Crude Oil: .045 .113
Maize: .313 .218
Rubber: .182 .148
Copper: 7.78 7.88
Tin: 17.3 17.0

How do you feel about this bet and what it means in hindsight?

Bucket of Fried writes:

I noticed in Henderson's article he offered a wager similar to Simon's, but the starting point would have been 1998.

David, did anyone take you up? If not, it would be interesting to see how it would have turned out given the commodity boom of the mid to late aughts. Gold, steel, copper all seemed to increase in value rather rapidly, but that is an observation without any numerical backing. Since the basket of metals was not specified, maybe using Simon's basket would be the fairest.

Floccina writes:

What Simon often pointed out was that he was somewhat lucky on the bet because all his work was really saying that term effective resource use would become more affordable for more people over the long run.


1. Rather than the price of gasoline what is important is how far at a given level of comfort one can go for the compensation one gets from one unit of effort/work. We do not buy gasoline for its own good we buy it move around.

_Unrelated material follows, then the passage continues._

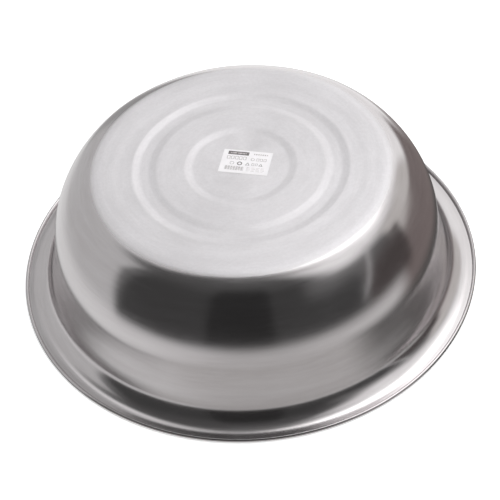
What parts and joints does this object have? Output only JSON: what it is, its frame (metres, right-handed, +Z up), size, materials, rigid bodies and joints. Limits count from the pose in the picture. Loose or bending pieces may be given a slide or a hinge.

NOTE: ICE engines have grow 1% more efficient per year (not to mention hybrids and the fact that diesel has gotten much much cleaner).

2. Even if transportation at a given level of comfort has gotten less affordable for Americans in has gotten far more affordable to people in China and India.

David R. Henderson writes:

Colin K,
Thanks for providing that data. I was pretty sure, when I reread my article, that I would have lost that bet. Krugman would have been $10K richer, which is rounding error on his net worth and I would have been $10K poorer, which is also rounding error, but a bigger error, on mine.
What it means in hindsight is that I was irrationally exuberant or, at least, ignorantly exuberant.
Those are my thoughts. But you asked how I feel. One word: relieved.
Bucket of Fried,
No, fortunately no one took me up on it.

Douglass Holmes writes:

David, thanks for reminding us of Julian Simon. I certainly glad he pulled you out of the street.

David R. Henderson writes:

What a nice thought! Thank you and Happy New Year.